The team were keen to use their newly acquired portable Ultra Puck from Velodyne Lidar to gain accurate daily 3D renditions of the entire excavation area as a record of soil and artifact removal. Since the Lidar system had never been adapted for use at an archaeology site before, the team experimented and fine-tuned the approach until the required degree of accuracy was achieved. As a result, the archaeological crew succeeded in creating dense 3D point clouds of the archeological dig site. Using the point clouds, the team were able to produce highly detailed representations of the ground surface, which gave them new insights into the history of Tel Shimron and the surrounding area.
Recording the day-to-day changes during the dig
The archaeologists had initially considered traditional Lidar as a data collection method, as it offers high-accuracy 3D recordings of the excavation site through high-density point clouds. However, that method seemed to be of limited use for the complex excavation trench in this particular project due to difficulties in discriminating between the subtle debris layers that form the fundamental building blocks of the stratigraphic sequence. Furthermore, it was unsuitable for recording the day-to-day changes during the dig.
To overcome these limitations, a pilot project was organized in collaboration with the Tel Shimron Excavation project. Daily scans of the excavation trenches were performed using a system based on a Velodyne Ultra Puck VLP-32C. The raw data was processed using simultaneous localization and mapping (SLAM) algorithms and georeferenced from fixed points outside the excavation area. Using a customized subtraction algorithm, the daily scans were then compared in chronological sequence to create a point cloud which recorded all angles (top, sides and bottom) of every mass of material which had changed from one day to the next.
Understanding the ancient world
The Tel Shimron Excavation project seeks to understand the ancient world through rigorous archaeological investigation in order to provide resources for the study of Levantine history and culture over the last 5,000 years. Prof Daniel Master: “One group investigated a Jewish village from the time of Jesus, another group aimed to investigate how Tel Shimron interacted with the Hellenistic world of the third to second centuries B.C.”

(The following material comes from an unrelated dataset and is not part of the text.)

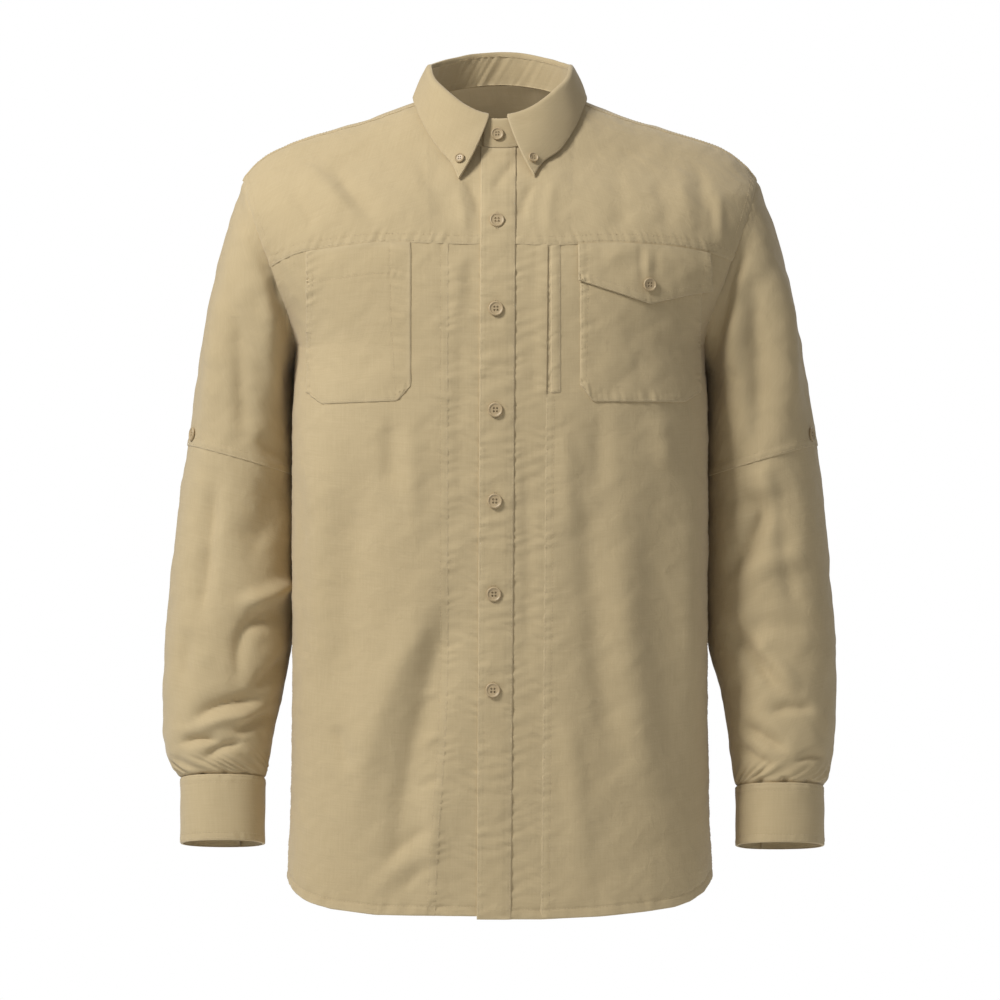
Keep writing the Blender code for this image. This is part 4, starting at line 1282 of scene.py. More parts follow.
SLEEVE_FOLDS: dict[Side, tuple[Fold, ...]] = {
    Side.RIGHT: folds(
        (((-238, -118), (-213, -176), (-198, -236), (-194, -310)), -4.4, 8, 9, 0.2),
        (((-251, -185), (-247, -267), (-243, -335)), -4.2, 9, 11),
        (((-222, -170), (-219, -240), (-217, -300)), 4.2, 9, 9),
        (((-268, -160), (-274, -240), (-282, -325)), 2.4, 10, 10),
        (((-232, -320), (-205, -345)), -2.6, 6, 8),
        (((-270, -345), (-278, -420), (-287, -510)), -6, 12, 9, 0.15),
        (((-214, -350), (-222, -400), (-246, -440)), -3.6, 16, 12),
        (((-190, -456), (-222, -472), (-254, -484)), 5.6, 8, 9),
        (((-196, -484), (-228, -494), (-246, -512), (-249, -556)), -5.4, 8, 9, 0.3),
        (((-198, -524), (-216, -546), (-238, -564)), -4.4, 7, 7, 0.2),
        (((-298, -500), (-302, -560)), -2.5, 7, 8),
        (((-298, -594), (-276, -580), (-250, -573), (-214, -570)), -6.4, 6, 8, 0.35),
        (((-290, -599), (-262, -589), (-226, -586)), 3.4, 6, 6),
        (((-212, -584), (-234, -594), (-254, -603)), -4.6, 6, 5, 0.3),
        (((-308, -614), (-289, -608), (-264, -609)), -5.6, 6, 6, 0.35),
        (((-284, -628), (-262, -615), (-240, -612)), -4.6, 5, 5, 0.3),
        (((-286, -640), (-283, -652)), -2.5, 4, 4, 0.2),
        (((-262, -634), (-262, -652)), -2.5, 4, 4, 0.2),
        (((-240, -636), (-242, -652)), -2, 4, 4, 0.2),
    ) + folds(
        (((-285, -390), (-255, -410), (-225, -420)), -4, 12, 15),
        (((-300, -560), (-268, -580), (-235, -590)), -4.5, 9, 12, 0.2),
        (((-250, -140), (-246, -240), (-252, -340)), -4, 10, 12),
        (((-215, -170), (-208, -260)), -4, 9, 9),
        (((-296, -430), (-250, -470), (-214, -500)), 4, 10, 10),
        (((-310, -500), (-270, -530), (-222, -545)), -4, 9, 10, 0.2),
        (((-300, -618), (-268, -612), (-232, -618)), -4, 6, 7, 0.2),
        face=Face.BACK,
    ),
    Side.LEFT: folds(
        (((240, -122), (214, -190), (202, -262), (198, -320)), -6, 10, 8, 0.2),
        (((264, -150), (274, -220), (278, -305)), 5.4, 13, 9),
        (((240, -150), (245, -250), (246, -335)), -6.5, 13, 15),
        (((288, -190), (295, -260), (303, -325)), -1.6, 8, 8),
        (((222, -200), (220, -270)), 2.6, 8, 8),
        (((209, -382), (240, -384), (248, -402), (214, -457)), -6.5, 8, 10, 0.25),
        (((268, -350), (272, -430), (285, -500)), -3.2, 10, 12),
        (((250, -345), (256, -380)), 2.4, 9, 9),
        (((225, -455), (262, -440), (298, -436)), 3, 11, 11),
        (((206, -495), (240, -528), (270, -568)), -6, 7, 11, 0.2),
        (((228, -505), (264, -500), (300, -505)), -2.2, 9, 11),
        (((234, -508), (262, -540), (288, -566)), 3.4, 8, 9),
        (((252, -584), (276, -579), (302, -580)), -3.8, 5, 7, 0.3),
        (((226, -592), (246, -604), (274, -621)), -4.2, 5, 7, 0.3),
        (((222, -612), (240, -624), (262, -636)), -3, 5, 6, 0.3),
        (((278, -630), (294, -626), (312, -626)), -3.2, 4, 6, 0.3),
        (((246, -642), (248, -660)), -2.4, 4, 4, 0.2),
        (((270, -642), (271, -660)), -2.6, 4, 4, 0.2),
        (((294, -644), (292, -660)), -2.2, 4, 4, 0.2),
    ) + folds(
        (((285, -400), (258, -418), (230, -430)), -4, 15, 12),
        (((300, -570), (270, -588), (240, -600)), -4.5, 12, 9, 0.2),
        (((252, -150), (250, -250), (255, -340)), -4, 12, 10),
        (((214, -180), (208, -270)), -4, 9, 9),
        (((298, -450), (250, -480), (214, -510)), 4, 10, 10),
        (((310, -510), (272, -540), (224, -560)), -4, 9, 10, 0.2),
        (((302, -626), (270, -620), (234, -626)), -4, 6, 7, 0.2),
        face=Face.BACK,
    ),
}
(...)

Digitally preserving historical information
Experienced archaeological supervisors identified each change in the OCHRE archaeological database, a platform that facilitates the use of the Online Cultural and Historical Research Environment (OCHRE) worldwide to record, integrate, analyse, publish and preserve cultural and historical information in all its digital forms. Connecting these auto-generated point clouds to the OCHRE data combines the field archaeologists’ expertise with the precision of Lidar. This method makes it possible to record each day’s work from all angles with millimetre precision.